スタッフ養成機関

長谷川泰子

 

 前回演劇の話をしたが、その続きで思いついたことを書いてみる。

 

 演劇部の時はテント芝居も経験した。自分たちでテントを建ててその中に舞台も客席も作る。なにもかも一から作るので本当に大変だった。舞台装置も大工仕事で作る。照明機材も自分たちでつるして調整する。音響の設備も必要だ。もちろんテント芝居だから外でやるわけで(当時は公園を借りてやった)、コンセントがあるわけではない。発電機も借りてくる。作業している間の食事の手配も誰かがしないといけない。もちろん予算は限られているから、お金の管理をする人が必要になる。お客さんに来てもらうには宣伝も大事だ。

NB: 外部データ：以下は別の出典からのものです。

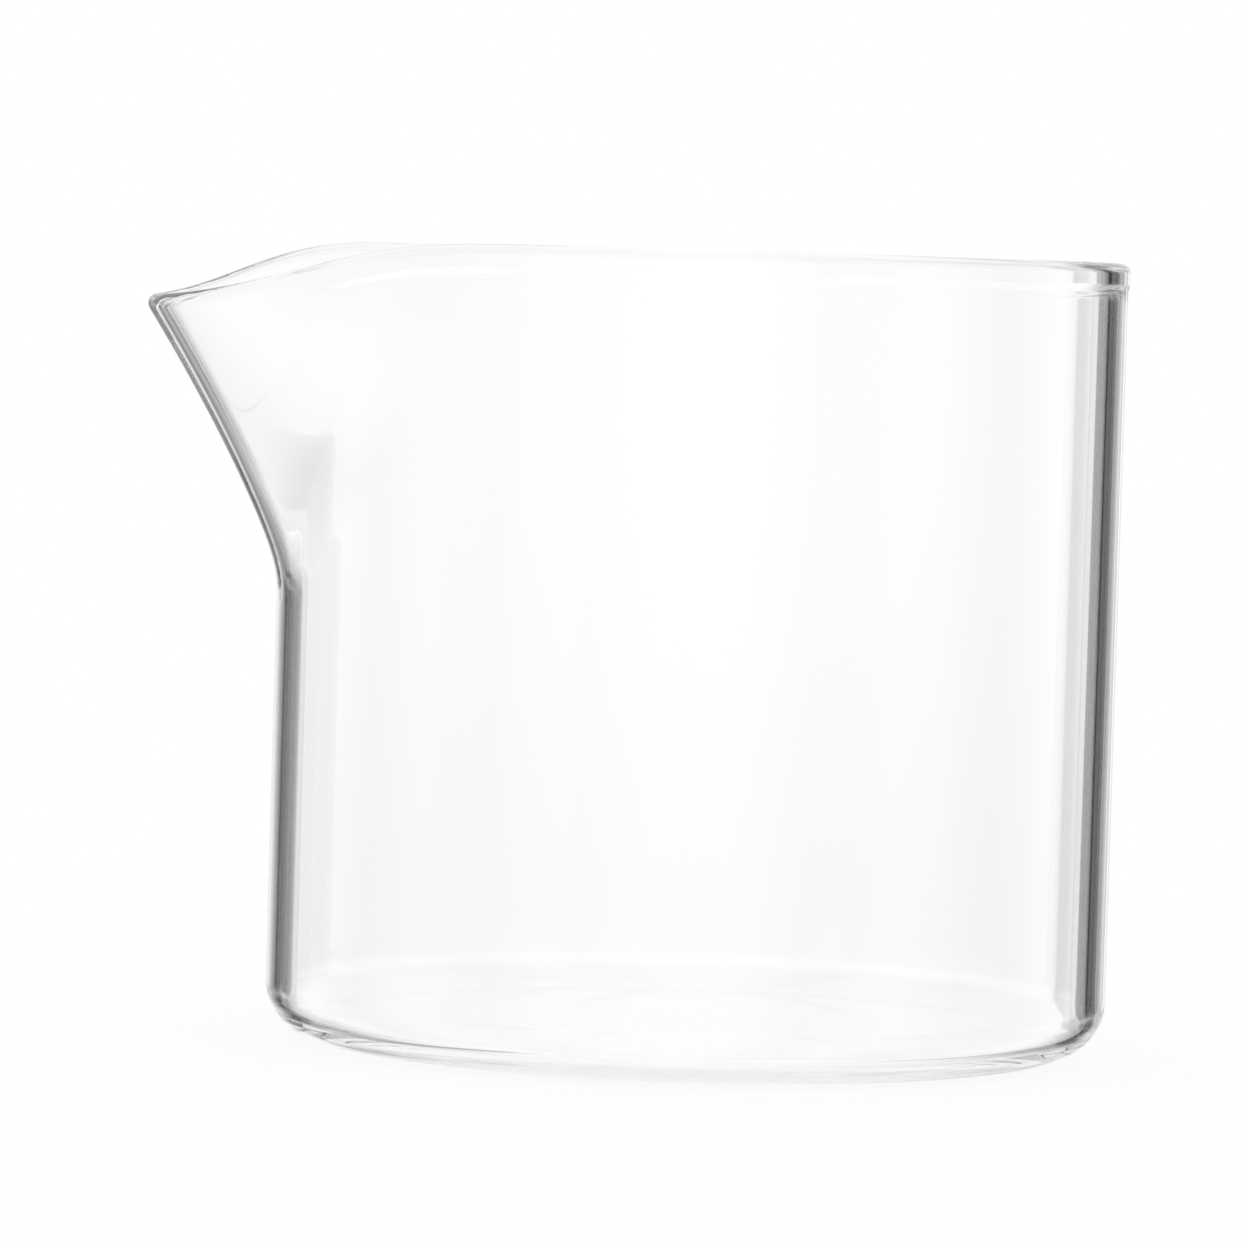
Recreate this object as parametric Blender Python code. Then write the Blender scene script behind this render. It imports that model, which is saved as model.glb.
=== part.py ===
"""A squat pouring beaker: one piece of clear borosilicate glass, blown, with a pulled spout.

The beaker stands on the origin with its barrel along +Z and its spout towards -X.
Its outer surface is a turned profile, from the middle of the base to the lip, drawn outward
into a spout whose flanks are flat and leave the barrel along its tangents. The inner surface
follows it one wall thickness inside, turns into the floor with a smaller heel of its own, and
meets it at the lip in a round fire-polished bead.
"""

import math

import bmesh
import bpy
from mathutils import Vector

# Barrel, in metres
BARREL_RADIUS = 0.0400
HEIGHT = 0.0755
HEEL_RADIUS = 0.0054
INNER_HEEL_RADIUS = 0.0026
WALL = 0.00185
BASE_THICKNESS = 0.0021

# Fire-polished bead along the lip, which fades out towards the spout's tip
BEAD_HEIGHT = 0.0028
BEAD_ROUND = 0.0010
BEAD_NECK = 0.0008
BEAD_OUT = 0.00017
BEAD_IN = 0.00008
BEAD_FADE_START = math.radians(36)
BEAD_FADE_END = math.radians(16)

# Spout: the keel leaves the barrel at SPOUT_ROOT and runs out to the tip
SPOUT_ROOT = 0.0418
SPOUT_SLOPE = 0.447
SPOUT_ROOT_CURVE = 0.0039
SPOUT_FLARE = 3.75
KEEL_ROUNDING = 0.09
NEAR_LIP_HALF_ANGLE = math.radians(60)
FAR_LIP_HALF_ANGLE = math.radians(56)
LIP_DROP = 0.0057

# Mesh resolution; KEEL_CROWDING draws the upright edges together at the keel
ANGLE_STEPS = 96
KEEL_CROWDING = 0.5
BASE_RINGS = 2
HEEL_RINGS = 6
WALL_RINGS = 12
BEAD_RINGS = 8
FINE = 1e-6


def clear_scene():
    for thing in list(bpy.data.objects):
        bpy.data.objects.remove(thing, do_unlink=True)


def lip_height(angle):
    """Height of the lip at an angle measured from the middle of the spout, in radians."""
    half_angle = NEAR_LIP_HALF_ANGLE if angle > 0 else FAR_LIP_HALF_ANGLE
    if abs(angle) >= half_angle:
        return HEIGHT
    return HEIGHT - LIP_DROP * math.cos(0.5 * math.pi * angle / half_angle) ** 4


def spout_push(angle, height):
    """How far the wall stands out past the barrel: two flanks tangent to it meet in a rounded keel."""
    rise = height - SPOUT_ROOT
    if rise <= 0:
        return 0.0
    keel = SPOUT_SLOPE * (math.hypot(rise, SPOUT_ROOT_CURVE) - SPOUT_ROOT_CURVE)
    keel += SPOUT_FLARE * rise * rise
    reach = KEEL_ROUNDING + math.acos(BARREL_RADIUS / (BARREL_RADIUS + keel))
    turned = math.hypot(angle, KEEL_ROUNDING)
    if turned >= reach:
        return 0.0
    return BARREL_RADIUS / math.cos(reach - turned) - BARREL_RADIUS


def placed(angle, radius, height):
    """A point at an angle from the middle of the spout, which faces -X."""
    return Vector((-radius * math.cos(angle), -radius * math.sin(angle), height))


def turned_point(angle, share, floor, side_radius, heel_radius):
    """A flat floor (share up to 1) and the rounded heel (up to 2) that joins it to an upright side."""
    flat_radius = side_radius - heel_radius
    if share <= 1:
        return placed(angle, flat_radius * share, floor)
    turn = 0.5 * math.pi * (share - 1)
    radius = flat_radius + heel_radius * math.sin(turn)
    return placed(angle, radius, floor + heel_radius * (1 - math.cos(turn)))


def wall_point(angle, height):
    return placed(angle, BARREL_RADIUS + spout_push(angle, height), height)


def wall_frame(angle, height):
    """Outward normal of the wall and the direction up along it."""
    around = wall_point(angle + FINE, height) - wall_point(angle - FINE, height)
    up = wall_point(angle, height + FINE) - wall_point(angle, height - FINE)
    return around.cross(up).normalized(), up.normalized()


def smooth(share):
    """0 up to share 0, 1 from share 1 on, and level at both ends."""
    share = min(max(share, 0.0), 1.0)
    return share * share * (3 - 2 * share)


def bead_level(share):
    """Depth below the lip, from the bead's foot (share 0) to its crest (share 1)."""
    if share < 0.2:
        return BEAD_HEIGHT - BEAD_NECK * share / 0.2
    if share < 0.5:
        return BEAD_HEIGHT - BEAD_NECK - (BEAD_HEIGHT - BEAD_NECK - BEAD_ROUND) * (share - 0.2) / 0.3
    return BEAD_ROUND * (1 - math.sin(math.pi * (share - 0.5)))


def roundness(below_top):
    """Thickness of the rounded crest, as a share of the thickness below it."""
    level = max(1 - below_top / BEAD_ROUND, 0.0)
    return math.sqrt(max(1 - level * level, 0.0))


def section(angle):
    """The closed outline at one angle: outer side going up, over the lip, inner side going down."""
    outer, inner = [], []
    for step in range(1, BASE_RINGS + HEEL_RINGS + 1):
        share = step / BASE_RINGS if step <= BASE_RINGS else 1 + (step - BASE_RINGS) / HEEL_RINGS
        outer.append(turned_point(angle, share, 0.0, BARREL_RADIUS, HEEL_RADIUS))
        inner.append(turned_point(angle, share, BASE_THICKNESS, BARREL_RADIUS - WALL, INNER_HEEL_RADIUS))
    bead_start = lip_height(angle) - BEAD_HEIGHT
    inner_start = BASE_THICKNESS + INNER_HEEL_RADIUS
    for step in range(1, WALL_RINGS + 1):
        outer.append(wall_point(angle, HEEL_RADIUS + (bead_start - HEEL_RADIUS) * step / WALL_RINGS))
        height = inner_start + (bead_start - inner_start) * step / WALL_RINGS
        inner.append(wall_point(angle, height) - WALL * wall_frame(angle, height)[0])
    normal, up = wall_frame(angle, bead_start)
    swelling = smooth((abs(angle) - BEAD_FADE_END) / (BEAD_FADE_START - BEAD_FADE_END))
    foot = outer[-1]
    bead_out, bead_in = [], []
    for step in range(1, BEAD_RINGS):
        below_top = bead_level(step / BEAD_RINGS)
        swell = swelling * smooth((BEAD_HEIGHT - below_top) / BEAD_NECK)
        out = foot + (BEAD_HEIGHT - below_top) * up + (swell * BEAD_OUT) * normal
        back = out - (WALL + swell * (BEAD_OUT + BEAD_IN)) * normal
        middle = 0.5 * (out + back)
        bead_out.append(middle.lerp(out, roundness(below_top)))
        bead_in.append(middle.lerp(back, roundness(below_top)))
    crest = foot + BEAD_HEIGHT * up - (0.5 * (WALL - swelling * (BEAD_OUT - BEAD_IN))) * normal
    return outer + bead_out + [crest] + bead_in[::-1] + inner[::-1]


def beaker_mesh():
    mesh = bpy.data.meshes.new("beaker_body")
    work = bmesh.new()
    under = work.verts.new((0.0, 0.0, 0.0))
    floor = work.verts.new((0.0, 0.0, BASE_THICKNESS))
    turns = [2 * math.pi * step / ANGLE_STEPS - math.pi for step in range(ANGLE_STEPS)]
    angles = [turn - KEEL_CROWDING * math.sin(turn) for turn in turns]
    columns = [[work.verts.new(point) for point in section(angle)] for angle in angles]
    for index, column in enumerate(columns):
        following = columns[(index + 1) % ANGLE_STEPS]
        work.faces.new((under, column[0], following[0]))
        work.faces.new((floor, following[-1], column[-1]))
        for low in range(len(column) - 1):
            work.faces.new((column[low], column[low + 1], following[low + 1], following[low]))
    bmesh.ops.recalc_face_normals(work, faces=work.faces)
    if work.calc_volume(signed=True) < 0:
        bmesh.ops.reverse_faces(work, faces=work.faces)
    for face in work.faces:
        face.smooth = True
    work.to_mesh(mesh)
    work.free()
    return mesh


def glass():
    material = bpy.data.materials.new("borosilicate_glass")
    material.use_nodes = True
    shader = material.node_tree.nodes["Principled BSDF"]
    shader.inputs["Base Color"].default_value = (0.93, 0.95, 0.95, 1.0)
    shader.inputs["Roughness"].default_value = 0.02
    shader.inputs["Metallic"].default_value = 0.0
    shader.inputs["IOR"].default_value = 1.473
    shader.inputs["Transmission Weight"].default_value = 1.0
    return material


def main():
    clear_scene()
    body = bpy.data.objects.new("beaker_body", beaker_mesh())
    body.data.materials.append(glass())
    bpy.context.scene.collection.objects.link(body)


main()
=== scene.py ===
"""Looks of the pouring beaker: clear blown glass on a pale bench, lit by bright and dark screens.

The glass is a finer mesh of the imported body's own profile. The screens are painted on the world by
direction: an angle around the beaker, anticlockwise from +X, and an angle above the horizon.
"""

import math

import bmesh
import bpy
from mathutils import Matrix, Vector


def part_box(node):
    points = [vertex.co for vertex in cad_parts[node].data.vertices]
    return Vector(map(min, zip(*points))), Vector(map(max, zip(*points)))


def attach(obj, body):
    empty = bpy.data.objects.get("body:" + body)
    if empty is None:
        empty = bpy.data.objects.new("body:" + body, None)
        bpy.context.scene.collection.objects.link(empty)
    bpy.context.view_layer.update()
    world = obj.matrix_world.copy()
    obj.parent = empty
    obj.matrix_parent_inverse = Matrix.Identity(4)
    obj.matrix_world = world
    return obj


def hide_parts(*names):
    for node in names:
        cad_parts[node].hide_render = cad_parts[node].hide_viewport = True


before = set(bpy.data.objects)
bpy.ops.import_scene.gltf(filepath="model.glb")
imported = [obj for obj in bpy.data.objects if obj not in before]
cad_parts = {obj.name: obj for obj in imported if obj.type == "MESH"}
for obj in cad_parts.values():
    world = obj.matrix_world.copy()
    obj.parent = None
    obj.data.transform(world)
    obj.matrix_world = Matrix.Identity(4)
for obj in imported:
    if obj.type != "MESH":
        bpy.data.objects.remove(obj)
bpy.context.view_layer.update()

# ---------------------------------------------------------------- sizes, in metres, as in the CAD
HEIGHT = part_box("beaker_body")[1].z
BARREL_RADIUS = 0.0400
HEEL_RADIUS = 0.0054
INNER_HEEL_RADIUS = 0.0026
WALL = 0.00185
BASE_THICKNESS = 0.0021
BEAD_HEIGHT = 0.0028
BEAD_ROUND = 0.0010
BEAD_NECK = 0.0008
BEAD_OUT = 0.00017
BEAD_IN = 0.00008
BEAD_FADE_START = math.radians(36)
BEAD_FADE_END = math.radians(16)
SPOUT_ROOT = 0.0418
SPOUT_SLOPE = 0.447
SPOUT_ROOT_CURVE = 0.0039
SPOUT_FLARE = 3.75
KEEL_ROUNDING = 0.09
NEAR_LIP_HALF_ANGLE = math.radians(60)
FAR_LIP_HALF_ANGLE = math.radians(56)
LIP_DROP = 0.0057

# ---------------------------------------------------------------- mesh resolution
ANGLE_STEPS = 360
KEEL_CROWDING = 0.7
BASE_RINGS = 8
HEEL_RINGS = 28
WALL_RINGS = 68
BEAD_RINGS = 32
# Shares of the bead's rings that have gone by at the end of its neck and at the start of its round top
NECK_PART = 0.25
CAP_PART = 0.55
FINE = 1e-6

# ---------------------------------------------------------------- glass
GLASS_IOR = 1.473
GLASS_TINT = (0.90, 0.91, 0.91, 1)
TINT_DENSITY = 10.0
# Light that stays inside the glass past this many turns is made up for by a glow, per metre of path
GUIDED_DEPTH = 12.0
GUIDED_LIGHT = 1.2


# ---------------------------------------------------------------- shape of the body
def lip_height(angle):
    """Height of the lip at an angle measured from the middle of the spout, in radians."""
    half_angle = NEAR_LIP_HALF_ANGLE if angle > 0 else FAR_LIP_HALF_ANGLE
    if abs(angle) >= half_angle:
        return HEIGHT
    return HEIGHT - LIP_DROP * math.cos(0.5 * math.pi * angle / half_angle) ** 4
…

 何もないところにテントを建てて芝居ができるようにするまでに1週間ぐらいかかったように思う。その間、役者も裏方も関係なく全員で朝から晩まで作業である。やることはたくさんあり時間は限られているから、手が空いた人がやれることを次々やらないととても間に合わない。

 全員が作業をしている中、何もせずみんなの作業を見て指示だけ与えている先輩がいた。総指揮をとる人、現場監督のような役割の人だ。

私は最初、なんでみんなが働いているのにあの先輩は何にもしないんだろう、と腹が立つ思いもあった。しかしやっていくうちに自然と分かった。指揮をする人は何もせず、みんなの真ん中にドーンと座って全体を見ていることが大事なのだ。舞台の表も裏も全部、人間の動きも、物の動きも、お金の動きもすべて把握して、それらをまとめて前に進めていくのが仕事だ。自分みずから動いていては全体が見通せなくなって指示が出せず、結局すべての動きが止まってしまう。

 この総指揮のような存在は、ユングの言う“自己(セルフ)”みたいなものかもしれないとふと思った。表舞台には決して出てこない。芝居を見ている人は舞台だけを見て総指揮をとる人を知らない。照明や音効などの裏方スタッフの存在はうっすら分かるだろう。その仕事は見て取れる。しかし、この総指揮をとる人の存在が芝居を作る人の全ての中心なのだ。この人が方向性を示して皆が動き、一つのドラマを作っていく。

 日常のドラマを演じ、人の目に触れるのは、舞台に上がっている“役者”だ。しかし、それ以外にも様々な裏方仕事をする“スタッフ”がいる。舞台装置を作り、照明をあて、効果音を流し、衣装やメイクも担当して、役者の見え方を工夫する。役者の芝居の場を作り、動きを効果的に見せる。裏方のスタッフの仕事が役者の動き・芝居を決定づけるようなところもあるだろう。表に出ている役者だけでは、良い舞台・芝居はできないのだ。こころの動きで考えれば、表舞台を生きる私たちを支えるスタッフ、つまり日常の生活、人間関係や仕事などの表の活動・行動を支えるこころ、表に出ない無意識を整えることが必要になる。

 ひとりひとりの中に、役者も裏方スタッフも、総指揮の存在もある。表舞台に立つのはほんの一部で、その下に目に見えない様々な動きがある。カウンセリングは、表舞台の役者を支えるスタッフ育成機関みたいなものかもしれない。スタッフひとりひとりが自分自身の持ち味を生かし、のびのびと働けるようにするのがカウンセリングの目標とも言える。